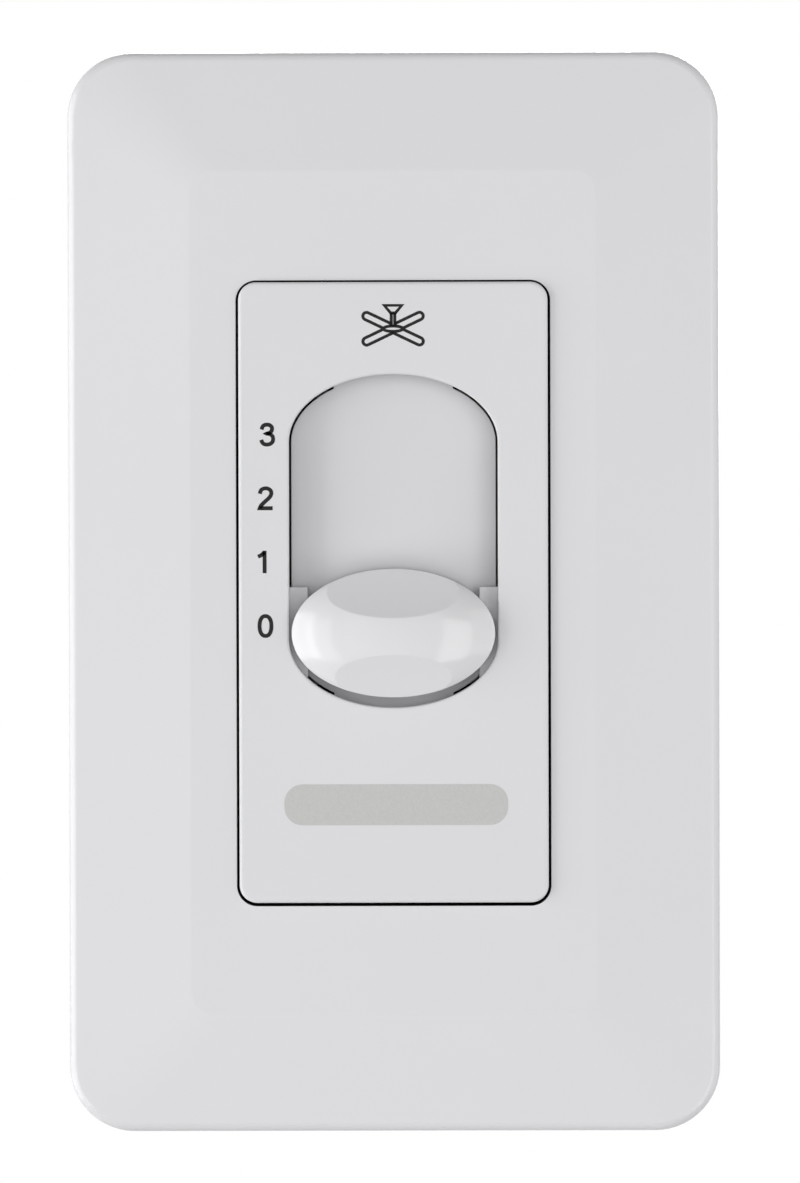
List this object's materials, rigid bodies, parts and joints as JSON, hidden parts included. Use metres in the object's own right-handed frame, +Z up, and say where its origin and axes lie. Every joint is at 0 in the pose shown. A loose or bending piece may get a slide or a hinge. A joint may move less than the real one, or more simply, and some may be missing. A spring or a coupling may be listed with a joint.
{
  "type": "fan speed control switch",
  "caption": "Screwless wall plate round a rectangular insert, whose oval slider knob runs up a recessed track past printed speed positions, on a boxed switch body.",
  "frame": {"origin": "middle of the two wall-box screws, on the wall face", "axes": "+Z up, +X to the right seen from the front, +Y into the wall along the box screws, so the front faces -Y"},
  "size_m": [0.07, 0.0417, 0.116],
  "materials": {
    "plate_white": "satin",
    "frame_white": "matte",
    "insert_white": "satin",
    "knob_white": "satin",
    "strap_steel": "zinc plated",
    "screw_steel": "zinc plated",
    "spring_steel": "bright",
    "case_dark": "moulded, fine grain",
    "guide_nylon": "natural",
    "board_brown": "satin",
    "contact_brass": "bright",
    "capacitor_case": "satin",
    "resistor_body": "matte",
    "wire_black": "insulation",
    "ground_green": "green"
  },
  "bodies": {
    "control": {"wall_plate": "plate_white", "plate_adapter": "frame_white", "bezel": "insert_white", "track_plate": "insert_white", "adapter_screws": "screw_steel", "strap": "strap_steel", "box_screws": "screw_steel", "housing": "case_dark", "housing_screws": "screw_steel", "guide_frame": "guide_nylon", "contact_board": "board_brown", "common_rail": "contact_brass", "contact_low": "contact_brass", "contact_medium": "contact_brass", "contact_high": "contact_brass", "capacitor_low": "capacitor_case", "capacitor_medium": "capacitor_case", "resistor_low": "resistor_body", "resistor_medium": "resistor_body", "line_terminal": "contact_brass", "load_terminal": "contact_brass", "line_clamp": "screw_steel", "load_clamp": "screw_steel", "terminal_screws": "contact_brass", "line_jumper": "wire_black", "load_jumper": "wire_black", "ground_screw": "ground_green"},
    "slider": {"slide_knob": "knob_white", "carriage": "guide_nylon", "detent_spring": "spring_steel", "contact_spring": "spring_steel", "bridge_contact": "contact_brass"}
  },
  "joints": [
    {"name": "speed_slide", "type": "slide", "parent": "control", "child": "slider", "axis": [0, 0, 1], "range_m": [0, 0.0204], "deforming": ["detent_spring"]}
  ]
}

◆ GOAL OF THE EXERCISE
Identify the lines above that contain the word "axes", then copy them.

◆ OUTPUT
List this object's materials, rigid bodies, parts and joints as JSON, hidden parts included. Use metres in the object's own right-handed frame, +Z up, and say where its origin and axes lie. Every joint is at 0 in the pose shown. A loose or bending piece may get a slide or a hinge. A joint may move less than the real one, or more simply, and some may be missing. A spring or a coupling may be listed with a joint.
  "frame": {"origin": "middle of the two wall-box screws, on the wall face", "axes": "+Z up, +X to the right seen from the front, +Y into the wall along the box screws, so the front faces -Y"},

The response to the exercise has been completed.